Their most recent undertaking – the SKPS department store in Beijing – is inspired by Mars, as well as earthly concerns. Sybarite knows better than most about how to wield sensory stimuli to maximum effect.
The fact that 60 percent of the build was devoted to experiential excellence, and only 40 percent to retail-proper, should give a clear picture about the handle of the designers’ priorities.
The SKPS project represented a world first, and that’s something Sybarite is suited to. “Ego-death” is a concept at the heart of their philosophy – the best idea wins, no matter who it comes from, and radical thinking underpins every move.
Mitchell reaches for a musical analogy to describe their creative process – a gospel choir. Their personalisation of every design, the treble; underlying structure is the bass, while the collaboration between Sybarite and their client constitutes the “mixing” to finish.
At the age of 13, Mitchell’s childhood dyslexia prompted him to seek out means of expression beyond academia, and he began learning the guitar. Lefthanded, he was obliged to learn the instrument “backwards” (with his right hand) – and unexpectedly, that new skill kickstarted an acceleration in his literacy.
Music was key to his life at the time, and he spent hours poring over his father’s vinyl collection. Fleetwood Mac, ELO, The Eagles and Dire Straits became the soundtrack to Mitchell’s adolescence and formalised his love of sound.
That early interest has framed every creative decision in Mitchell’s life since.

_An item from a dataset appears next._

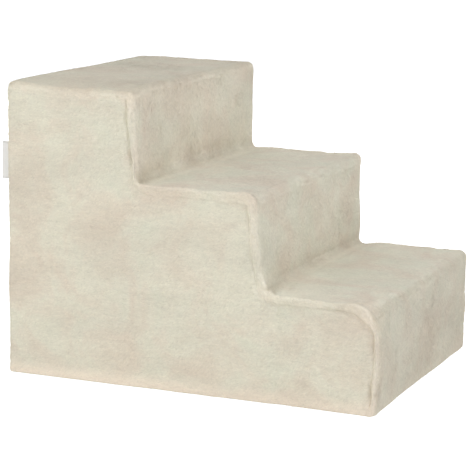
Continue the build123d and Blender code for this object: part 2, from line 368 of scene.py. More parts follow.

Founding Sybarite almost twenty years ago, in a Shepherd’s Bush bedroom, McIntosh and Mitchell understood their collaboration musically even then.
With his business partner’s penchant for Bob Dylan contrasting and complementing Mitchell’s inner Neil Young, those musical preferences have echoed through Sybarite’s design ethos – propelled by difference and dynamic dialogue.
Today, Mitchell splits his time between North Devon and London, filling long hours in the car with podcasts. These span subjects from comedy to Formula 1, but the destinations are characterised by sound just as much as the journey between them.
Diametrically opposed, sonically speaking, Devon and London perhaps provide the same generative tension as Mitchell found in McIntosh. The relative quiet of Devon, and the space it allows for natural sounds – animals, birds and the like – makes it possible for ideas to emerge, while the frenetic pace of London offers their fuel.
Sound also has an important role in the projects Sybarite generates. Take a fitting room, for example: scale and lighting might be the first considerations, but the right musical accompaniment to a retail experience can be even more crucial.
It might go unnoticed, but the right musical accompaniment has the power to entirely change a mood. Music too loud or frantic can kill a sale in seconds, while the right mix of calm and confident can seal the deal.
For Mitchell, comfort, design and audio are in constant conversation. How things feel, or sound, hold enormous sway in our perceptions of the world and its contents, and sonic associations are among the strongest of those prompts. Music’s power to conjure mood and story make it indispensable in any arena where emotional responses are calibrated.
In meditation and yoga, certain practitioners zoom in on the highest and lowest volumes in a given soundscape, and it is in between these two ends of the scale that the person can locate themselves in context – a technique that Mitchell has found particularly effective for personal development, and an apt metaphor for his company’s ethos.
Dylan and Young, Devon and London, tension and release; Sybarite thrives on the both, not the either, as both left and right hand working on the same instrument.